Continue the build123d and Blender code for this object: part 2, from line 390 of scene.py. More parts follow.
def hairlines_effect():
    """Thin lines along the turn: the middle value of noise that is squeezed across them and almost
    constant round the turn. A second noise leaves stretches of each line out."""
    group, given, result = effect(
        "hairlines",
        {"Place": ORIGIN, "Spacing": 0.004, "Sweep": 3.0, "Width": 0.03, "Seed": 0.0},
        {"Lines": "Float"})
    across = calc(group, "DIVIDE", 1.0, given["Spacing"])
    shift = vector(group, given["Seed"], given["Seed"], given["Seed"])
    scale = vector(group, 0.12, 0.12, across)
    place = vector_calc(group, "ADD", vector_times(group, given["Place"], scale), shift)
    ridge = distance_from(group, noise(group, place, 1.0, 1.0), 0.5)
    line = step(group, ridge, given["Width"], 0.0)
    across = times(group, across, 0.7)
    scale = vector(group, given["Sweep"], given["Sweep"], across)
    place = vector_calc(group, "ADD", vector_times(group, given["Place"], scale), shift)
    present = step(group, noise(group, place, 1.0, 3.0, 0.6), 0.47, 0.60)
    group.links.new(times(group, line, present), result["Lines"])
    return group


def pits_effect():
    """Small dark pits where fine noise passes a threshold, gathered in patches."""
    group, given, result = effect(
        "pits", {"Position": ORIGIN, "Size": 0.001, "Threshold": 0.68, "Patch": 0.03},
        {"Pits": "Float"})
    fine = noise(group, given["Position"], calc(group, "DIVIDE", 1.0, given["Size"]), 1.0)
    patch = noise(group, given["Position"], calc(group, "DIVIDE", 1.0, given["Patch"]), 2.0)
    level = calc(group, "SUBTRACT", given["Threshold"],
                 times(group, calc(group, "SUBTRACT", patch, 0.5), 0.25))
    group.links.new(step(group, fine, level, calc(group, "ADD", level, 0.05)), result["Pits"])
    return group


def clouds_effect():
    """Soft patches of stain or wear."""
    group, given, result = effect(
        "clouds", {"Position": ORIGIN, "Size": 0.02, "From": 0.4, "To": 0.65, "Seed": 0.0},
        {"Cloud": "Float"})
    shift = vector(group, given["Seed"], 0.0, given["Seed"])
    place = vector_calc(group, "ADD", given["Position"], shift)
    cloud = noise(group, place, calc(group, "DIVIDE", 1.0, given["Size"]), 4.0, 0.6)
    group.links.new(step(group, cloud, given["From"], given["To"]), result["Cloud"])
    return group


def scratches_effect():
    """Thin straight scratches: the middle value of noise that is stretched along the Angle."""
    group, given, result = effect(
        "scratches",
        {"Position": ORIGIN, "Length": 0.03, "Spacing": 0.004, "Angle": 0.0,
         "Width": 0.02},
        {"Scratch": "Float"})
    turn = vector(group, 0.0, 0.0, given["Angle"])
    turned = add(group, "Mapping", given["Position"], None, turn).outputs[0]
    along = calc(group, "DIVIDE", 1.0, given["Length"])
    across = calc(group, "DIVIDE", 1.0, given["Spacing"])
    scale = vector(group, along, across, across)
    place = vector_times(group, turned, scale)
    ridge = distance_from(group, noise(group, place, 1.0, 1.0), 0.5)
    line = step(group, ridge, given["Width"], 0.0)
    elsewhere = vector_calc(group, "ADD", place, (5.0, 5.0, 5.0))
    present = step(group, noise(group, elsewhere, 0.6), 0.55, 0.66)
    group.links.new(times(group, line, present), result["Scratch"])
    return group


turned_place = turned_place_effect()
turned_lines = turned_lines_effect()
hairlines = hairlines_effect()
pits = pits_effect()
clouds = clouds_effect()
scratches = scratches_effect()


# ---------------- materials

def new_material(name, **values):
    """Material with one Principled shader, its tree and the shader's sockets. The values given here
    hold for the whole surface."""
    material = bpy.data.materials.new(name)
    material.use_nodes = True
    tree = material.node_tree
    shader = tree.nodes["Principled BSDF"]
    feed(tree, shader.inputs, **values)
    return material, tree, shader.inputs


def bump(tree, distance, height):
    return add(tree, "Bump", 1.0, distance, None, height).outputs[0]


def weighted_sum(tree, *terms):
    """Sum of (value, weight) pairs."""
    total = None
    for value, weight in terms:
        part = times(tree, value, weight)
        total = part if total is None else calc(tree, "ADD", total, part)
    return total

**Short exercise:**
Transcribe the full listing above without leaving anything out.

**Solution:**
Continue the build123d and Blender code for this object: part 2, from line 390 of scene.py. More parts follow.
def hairlines_effect():
    """Thin lines along the turn: the middle value of noise that is squeezed across them and almost
    constant round the turn. A second noise leaves stretches of each line out."""
    group, given, result = effect(
        "hairlines",
        {"Place": ORIGIN, "Spacing": 0.004, "Sweep": 3.0, "Width": 0.03, "Seed": 0.0},
        {"Lines": "Float"})
    across = calc(group, "DIVIDE", 1.0, given["Spacing"])
    shift = vector(group, given["Seed"], given["Seed"], given["Seed"])
    scale = vector(group, 0.12, 0.12, across)
    place = vector_calc(group, "ADD", vector_times(group, given["Place"], scale), shift)
    ridge = distance_from(group, noise(group, place, 1.0, 1.0), 0.5)
    line = step(group, ridge, given["Width"], 0.0)
    across = times(group, across, 0.7)
    scale = vector(group, given["Sweep"], given["Sweep"], across)
    place = vector_calc(group, "ADD", vector_times(group, given["Place"], scale), shift)
    present = step(group, noise(group, place, 1.0, 3.0, 0.6), 0.47, 0.60)
    group.links.new(times(group, line, present), result["Lines"])
    return group


def pits_effect():
    """Small dark pits where fine noise passes a threshold, gathered in patches."""
    group, given, result = effect(
        "pits", {"Position": ORIGIN, "Size": 0.001, "Threshold": 0.68, "Patch": 0.03},
        {"Pits": "Float"})
    fine = noise(group, given["Position"], calc(group, "DIVIDE", 1.0, given["Size"]), 1.0)
    patch = noise(group, given["Position"], calc(group, "DIVIDE", 1.0, given["Patch"]), 2.0)
    level = calc(group, "SUBTRACT", given["Threshold"],
                 times(group, calc(group, "SUBTRACT", patch, 0.5), 0.25))
    group.links.new(step(group, fine, level, calc(group, "ADD", level, 0.05)), result["Pits"])
    return group


def clouds_effect():
    """Soft patches of stain or wear."""
    group, given, result = effect(
        "clouds", {"Position": ORIGIN, "Size": 0.02, "From": 0.4, "To": 0.65, "Seed": 0.0},
        {"Cloud": "Float"})
    shift = vector(group, given["Seed"], 0.0, given["Seed"])
    place = vector_calc(group, "ADD", given["Position"], shift)
    cloud = noise(group, place, calc(group, "DIVIDE", 1.0, given["Size"]), 4.0, 0.6)
    group.links.new(step(group, cloud, given["From"], given["To"]), result["Cloud"])
    return group


def scratches_effect():
    """Thin straight scratches: the middle value of noise that is stretched along the Angle."""
    group, given, result = effect(
        "scratches",
        {"Position": ORIGIN, "Length": 0.03, "Spacing": 0.004, "Angle": 0.0,
         "Width": 0.02},
        {"Scratch": "Float"})
    turn = vector(group, 0.0, 0.0, given["Angle"])
    turned = add(group, "Mapping", given["Position"], None, turn).outputs[0]
    along = calc(group, "DIVIDE", 1.0, given["Length"])
    across = calc(group, "DIVIDE", 1.0, given["Spacing"])
    scale = vector(group, along, across, across)
    place = vector_times(group, turned, scale)
    ridge = distance_from(group, noise(group, place, 1.0, 1.0), 0.5)
    line = step(group, ridge, given["Width"], 0.0)
    elsewhere = vector_calc(group, "ADD", place, (5.0, 5.0, 5.0))
    present = step(group, noise(group, elsewhere, 0.6), 0.55, 0.66)
    group.links.new(times(group, line, present), result["Scratch"])
    return group


turned_place = turned_place_effect()
turned_lines = turned_lines_effect()
hairlines = hairlines_effect()
pits = pits_effect()
clouds = clouds_effect()
scratches = scratches_effect()


# ---------------- materials

def new_material(name, **values):
    """Material with one Principled shader, its tree and the shader's sockets. The values given here
    hold for the whole surface."""
    material = bpy.data.materials.new(name)
    material.use_nodes = True
    tree = material.node_tree
    shader = tree.nodes["Principled BSDF"]
    feed(tree, shader.inputs, **values)
    return material, tree, shader.inputs


def bump(tree, distance, height):
    return add(tree, "Bump", 1.0, distance, None, height).outputs[0]


def weighted_sum(tree, *terms):
    """Sum of (value, weight) pairs."""
    total = None
    for value, weight in terms:
        part = times(tree, value, weight)
        total = part if total is None else calc(tree, "ADD", total, part)
    return total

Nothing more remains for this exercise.